Il y a aussi les directions de partis. Les sentez-vous prêtes à ne pas répéter les mêmes erreurs que par le passé ?
Je sens une sincère volonté de préserver cette union en respectant les différences de chacun. Pour l’instant c’est possible et j’espère que ça durera encore. Il n’y a pas de volonté d’uniformisation. Quand La France insoumise (LFI) a revendiqué la destitution, les autres partis, qui n’y étaient pas favorables, ont dit que ce n’était pas la meilleure option, mais ce n’est pas un drame. Détendons-nous.
Allez-vous construire un « shadow cabinet » ?

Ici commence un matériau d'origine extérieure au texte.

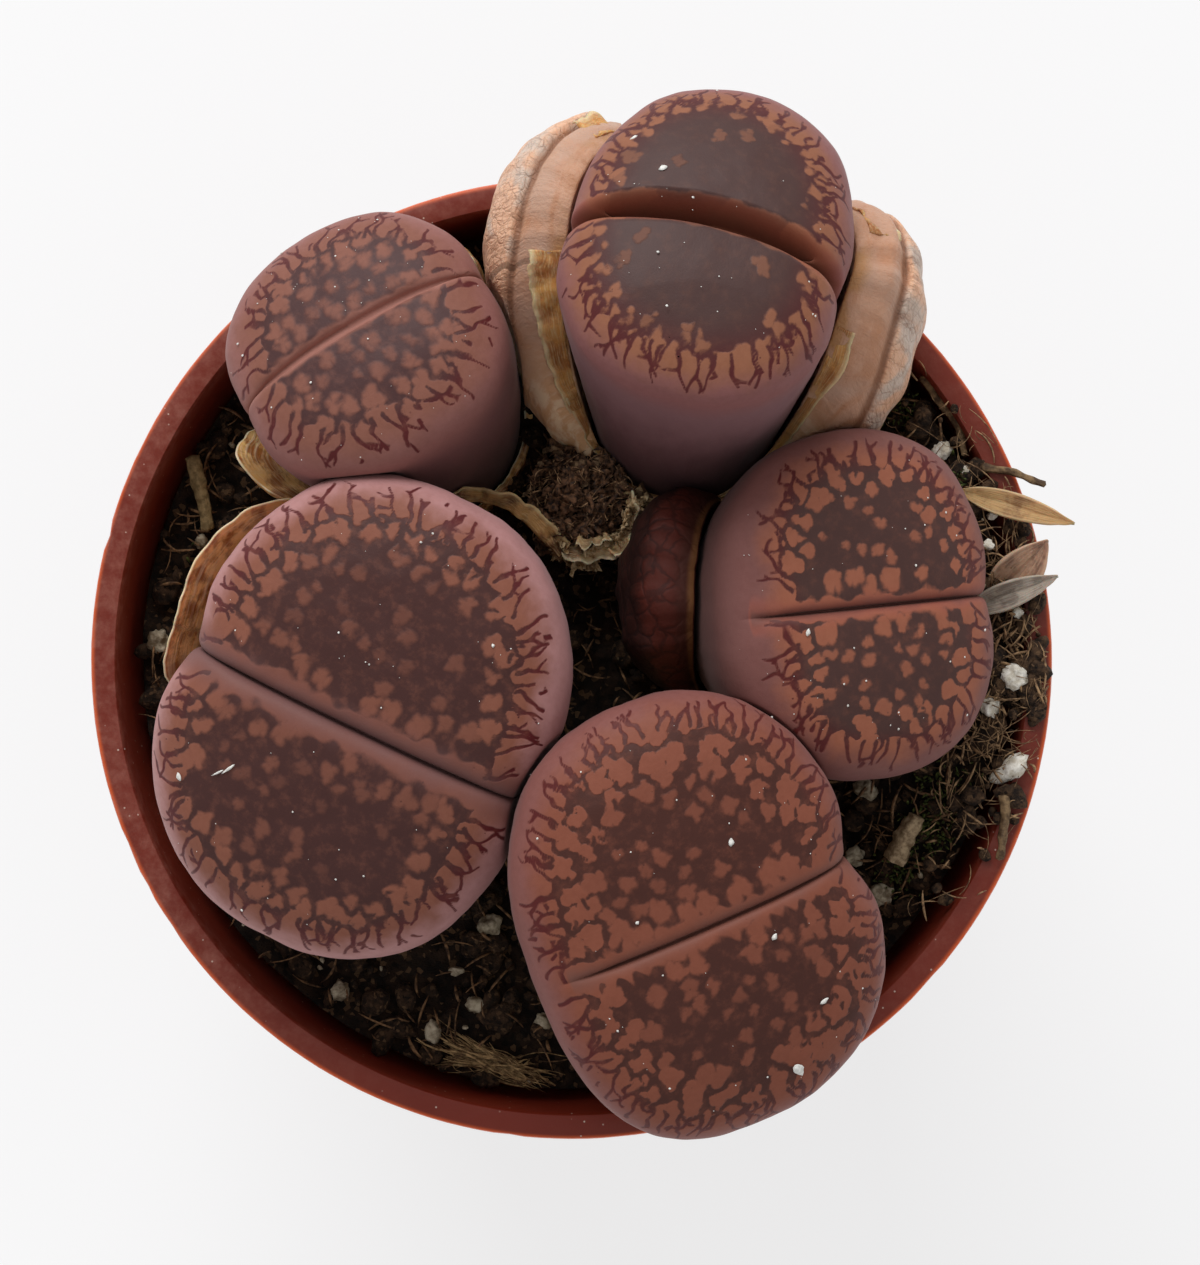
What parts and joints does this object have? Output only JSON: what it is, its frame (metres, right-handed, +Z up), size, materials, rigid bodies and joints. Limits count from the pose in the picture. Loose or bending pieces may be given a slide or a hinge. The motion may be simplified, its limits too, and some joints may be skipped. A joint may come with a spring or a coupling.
{
  "type": "potted lithops",
  "caption": "Clump of living stone plants with patterned split heads and old dry leaves, in soil in a round nursery pot that stands on a surface.",
  "frame": {"origin": "centre of the pot's underside, on the surface it stands on", "axes": "+Z up, +Y towards the two back heads, +X towards the heaped soil"},
  "size_m": [0.0715, 0.0755, 0.083],
  "materials": {
    "terracotta_plastic": "satin",
    "leaf_skin": "satin",
    "old_leaf": "matte",
    "dry_skin": "matte",
    "dry_litter": "matte",
    "peat": "matte"
  },
  "bodies": {
    "root": {"pot": "terracotta_plastic", "soil": "peat", "old_leaves_back_right": "old_leaf", "old_leaf_right": "old_leaf", "dry_sheath_front_left": "dry_skin", "dry_sheath_back_left": "dry_skin", "dried_flower": "dry_litter", "head_back_left": "leaf_skin", "head_back_right": "leaf_skin", "head_right": "leaf_skin", "head_front_left": "leaf_skin", "head_front_right": "leaf_skin", "dry_leaf_tan": "dry_litter", "dry_leaf_grey": "dry_litter", "dry_leaf_brown": "dry_litter", "bark_chip": "dry_litter", "twig_back": "dry_litter", "twig_right": "dry_litter", "twig_front": "dry_litter", "straw": "dry_litter", "wood_fibre": "dry_litter"}
  },
  "joints": []
}
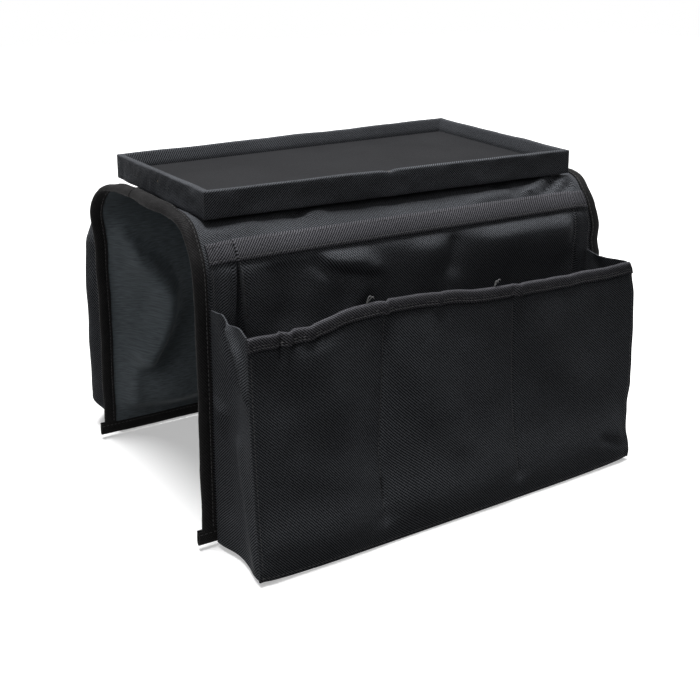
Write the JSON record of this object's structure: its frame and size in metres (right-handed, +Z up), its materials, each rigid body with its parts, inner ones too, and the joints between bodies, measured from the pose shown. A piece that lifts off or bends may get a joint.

On pense plutôt à donner à voir comment nous gouvernerons. C’est ce que nous avons fait sur la rentrée scolaire, en présentant les mesures qu’on mettra en place. Je pense qu’il est très important que nous continuions à travailler sur le fond, pas forcément pour qu’on ait tous les mêmes propositions, mais le programme, s’il est une bonne base commune, peut être approfondi et précisé. Il faut aussi retourner parler aux gens pour les détourner d’un vote protestataire en faveur du RN et de la mise en concurrence des précarités. La gauche s’est éloignée des ouvriers, des classes populaires. Il faut renouer avec une forme de dialogue.
Vous irez dans des endroits où vous n’êtes pas en terrain conquis ?
J’irai surtout là où les gens votent RN. Ce sera probablement assez désagréable, mais si on ne reste qu’entre nous, on ne risque pas d’élargir le socle électoral de la gauche. Mon idée est d’incarner collectivement ce que serait une alternative de gauche, à échéance de quelques mois si on est appelés à gouverner après la censure ou en 2027.
On pose souvent un constat de droitisation de la France, mais vous dites que les propositions du NFP sont consensuelles dans le pays…
Parce que la droitisation se produit surtout par en haut, au niveau médiatique notamment. Il y a des intérêts très clairs de personnes qui ne veulent pas la répartition des richesses et qui sont pour le statu quo. Mais il y a des cycles dans l’histoire. On ne sait pas quand un basculement se produit. Il faut l’encourager à se retourner et c’est le choix que je fais.
Serez-vous à la mobilisation du 7 septembre ?
J’irais avec grand plaisir si les quatre chefs de partis du NFP y vont.